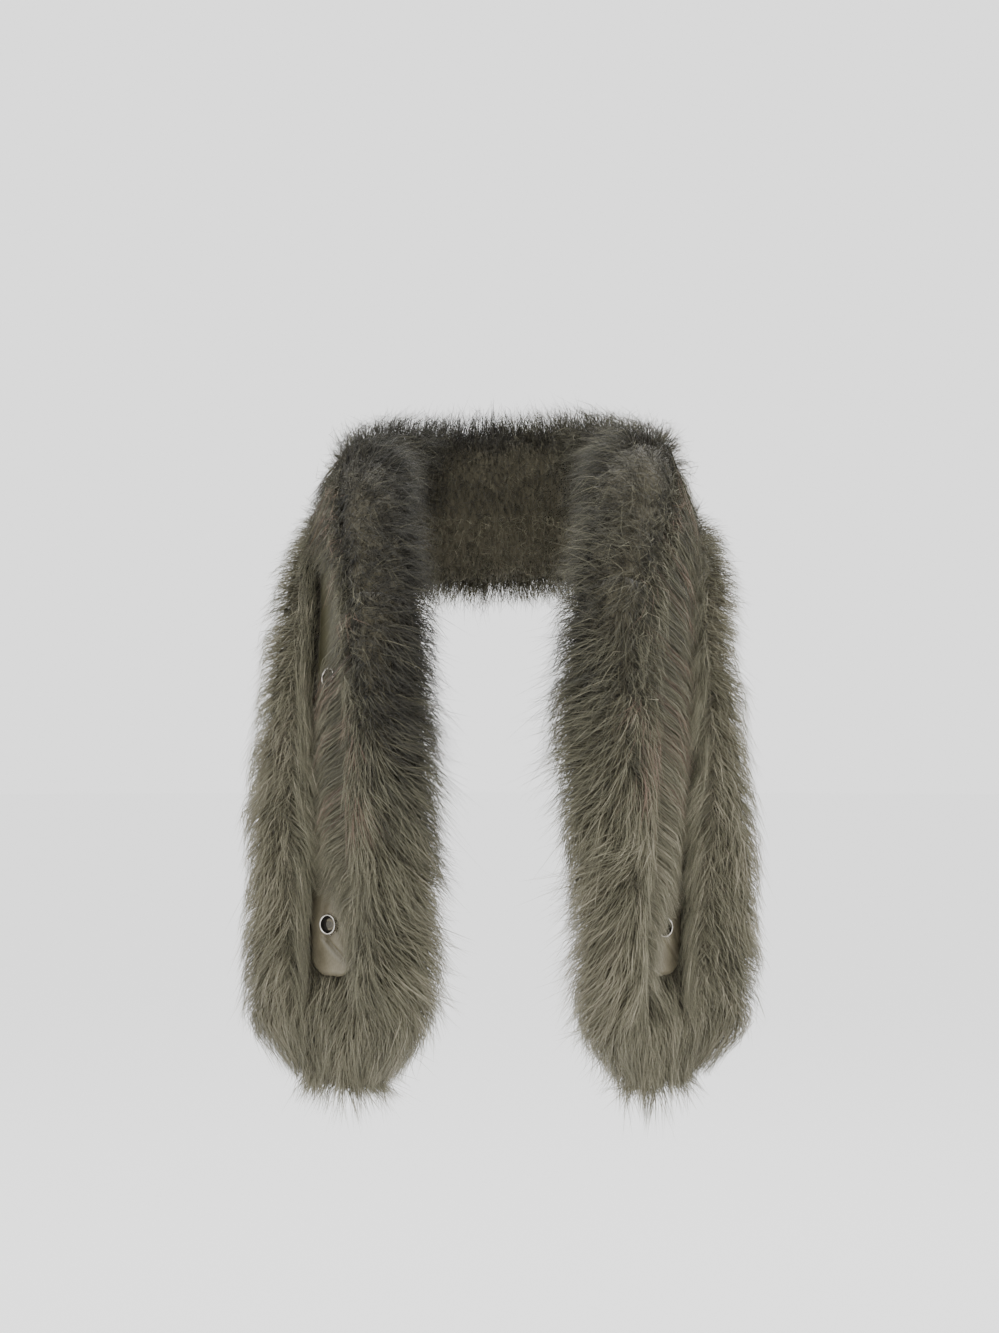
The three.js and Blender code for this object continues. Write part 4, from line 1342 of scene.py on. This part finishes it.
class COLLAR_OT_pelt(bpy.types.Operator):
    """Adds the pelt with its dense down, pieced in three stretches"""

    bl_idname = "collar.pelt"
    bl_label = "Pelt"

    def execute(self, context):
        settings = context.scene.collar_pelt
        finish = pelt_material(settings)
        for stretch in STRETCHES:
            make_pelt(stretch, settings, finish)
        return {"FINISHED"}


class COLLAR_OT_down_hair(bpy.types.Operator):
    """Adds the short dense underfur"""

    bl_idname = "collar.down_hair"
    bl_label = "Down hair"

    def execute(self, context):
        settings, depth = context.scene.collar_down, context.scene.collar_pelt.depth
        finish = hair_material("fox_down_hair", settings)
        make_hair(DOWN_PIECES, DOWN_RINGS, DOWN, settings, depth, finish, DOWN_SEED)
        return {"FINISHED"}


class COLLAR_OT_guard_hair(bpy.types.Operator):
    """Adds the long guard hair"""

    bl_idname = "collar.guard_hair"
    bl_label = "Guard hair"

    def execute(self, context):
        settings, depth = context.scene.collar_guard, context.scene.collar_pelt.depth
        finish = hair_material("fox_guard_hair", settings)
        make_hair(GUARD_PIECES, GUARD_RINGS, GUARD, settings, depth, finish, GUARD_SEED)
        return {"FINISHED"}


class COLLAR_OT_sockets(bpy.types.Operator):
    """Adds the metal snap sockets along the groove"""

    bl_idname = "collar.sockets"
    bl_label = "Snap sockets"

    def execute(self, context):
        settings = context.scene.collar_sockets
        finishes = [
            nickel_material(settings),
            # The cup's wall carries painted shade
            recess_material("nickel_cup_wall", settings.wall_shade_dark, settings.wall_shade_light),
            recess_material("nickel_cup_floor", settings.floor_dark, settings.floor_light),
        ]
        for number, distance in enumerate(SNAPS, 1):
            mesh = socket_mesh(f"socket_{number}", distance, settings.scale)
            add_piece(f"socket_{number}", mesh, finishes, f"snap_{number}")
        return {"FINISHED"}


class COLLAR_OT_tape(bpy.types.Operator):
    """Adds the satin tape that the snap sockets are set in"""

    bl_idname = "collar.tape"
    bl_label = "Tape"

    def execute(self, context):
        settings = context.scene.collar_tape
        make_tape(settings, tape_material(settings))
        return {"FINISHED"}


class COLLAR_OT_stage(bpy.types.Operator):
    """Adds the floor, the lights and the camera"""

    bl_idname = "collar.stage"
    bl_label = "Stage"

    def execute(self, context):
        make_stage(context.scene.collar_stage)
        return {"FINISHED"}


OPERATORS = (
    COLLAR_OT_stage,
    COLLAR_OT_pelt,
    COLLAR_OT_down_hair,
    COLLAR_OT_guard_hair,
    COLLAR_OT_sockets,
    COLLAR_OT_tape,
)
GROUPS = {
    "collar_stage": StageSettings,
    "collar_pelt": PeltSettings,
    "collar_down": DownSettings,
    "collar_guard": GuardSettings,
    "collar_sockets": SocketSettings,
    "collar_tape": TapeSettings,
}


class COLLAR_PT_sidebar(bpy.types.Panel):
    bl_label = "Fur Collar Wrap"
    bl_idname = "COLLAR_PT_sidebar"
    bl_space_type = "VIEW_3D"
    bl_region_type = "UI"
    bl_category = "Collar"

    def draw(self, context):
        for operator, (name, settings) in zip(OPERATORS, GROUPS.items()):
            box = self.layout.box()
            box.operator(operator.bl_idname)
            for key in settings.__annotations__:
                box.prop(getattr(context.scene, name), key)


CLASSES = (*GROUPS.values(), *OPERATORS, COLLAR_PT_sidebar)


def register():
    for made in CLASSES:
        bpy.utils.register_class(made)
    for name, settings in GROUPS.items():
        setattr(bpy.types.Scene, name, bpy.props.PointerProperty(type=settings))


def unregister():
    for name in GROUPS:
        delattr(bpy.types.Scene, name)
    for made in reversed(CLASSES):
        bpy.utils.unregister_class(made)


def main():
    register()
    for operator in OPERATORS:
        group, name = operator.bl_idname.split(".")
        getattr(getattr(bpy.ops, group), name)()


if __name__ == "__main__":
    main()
....
## Exercise details
Copy the lines from the start of the data verbatim, stopping after the line containing "the metal snap".

## Full response
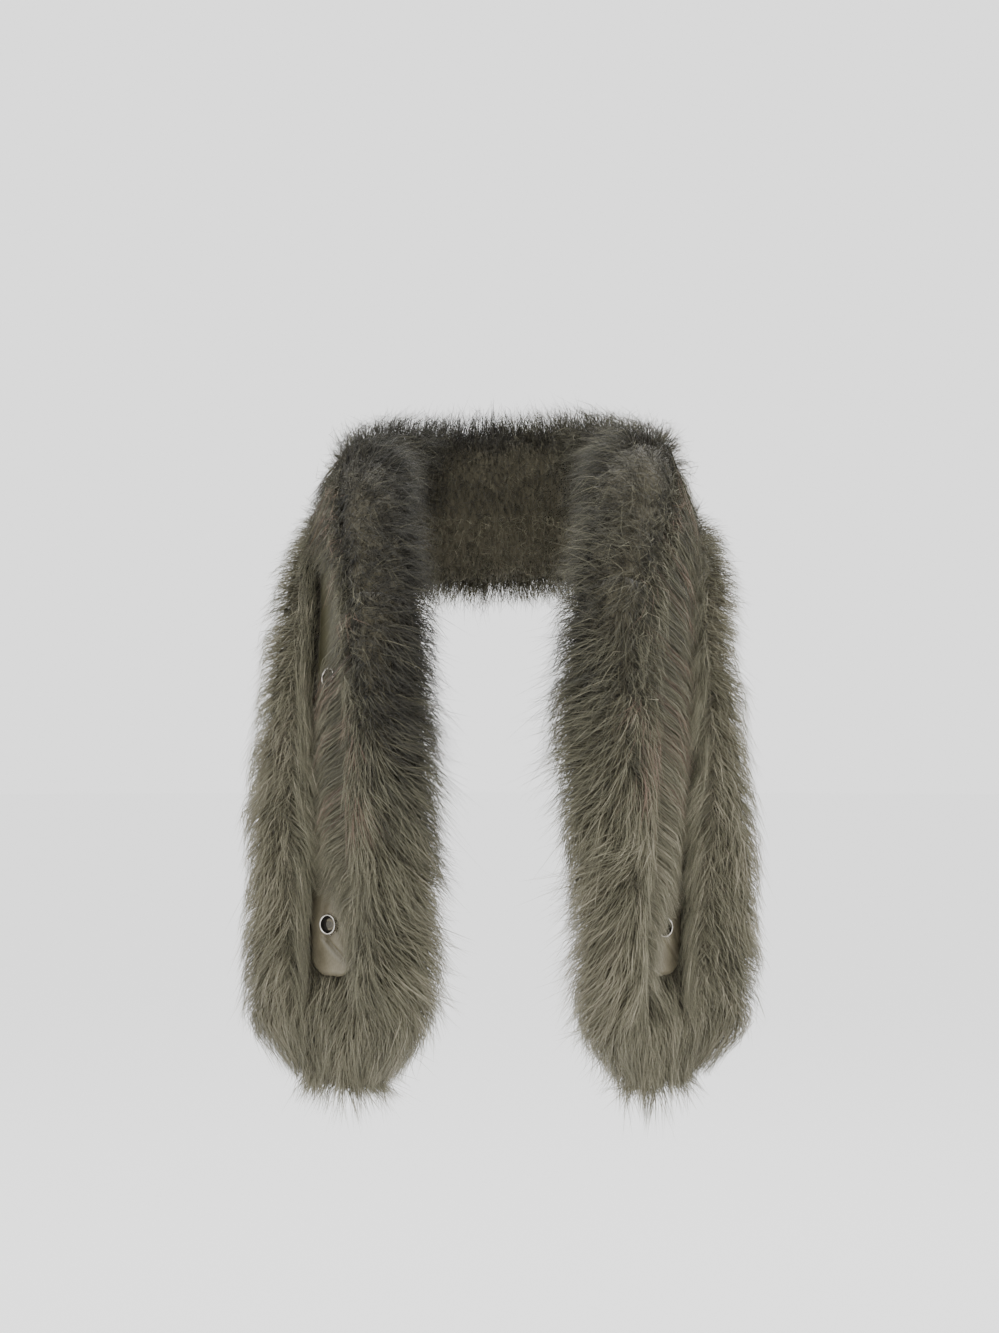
The three.js and Blender code for this object continues. Write part 4, from line 1342 of scene.py on. This part finishes it.
class COLLAR_OT_pelt(bpy.types.Operator):
    """Adds the pelt with its dense down, pieced in three stretches"""

    bl_idname = "collar.pelt"
    bl_label = "Pelt"

    def execute(self, context):
        settings = context.scene.collar_pelt
        finish = pelt_material(settings)
        for stretch in STRETCHES:
            make_pelt(stretch, settings, finish)
        return {"FINISHED"}


class COLLAR_OT_down_hair(bpy.types.Operator):
    """Adds the short dense underfur"""

    bl_idname = "collar.down_hair"
    bl_label = "Down hair"

    def execute(self, context):
        settings, depth = context.scene.collar_down, context.scene.collar_pelt.depth
        finish = hair_material("fox_down_hair", settings)
        make_hair(DOWN_PIECES, DOWN_RINGS, DOWN, settings, depth, finish, DOWN_SEED)
        return {"FINISHED"}


class COLLAR_OT_guard_hair(bpy.types.Operator):
    """Adds the long guard hair"""

    bl_idname = "collar.guard_hair"
    bl_label = "Guard hair"

    def execute(self, context):
        settings, depth = context.scene.collar_guard, context.scene.collar_pelt.depth
        finish = hair_material("fox_guard_hair", settings)
        make_hair(GUARD_PIECES, GUARD_RINGS, GUARD, settings, depth, finish, GUARD_SEED)
        return {"FINISHED"}


class COLLAR_OT_sockets(bpy.types.Operator):
    """Adds the metal snap sockets along the groove"""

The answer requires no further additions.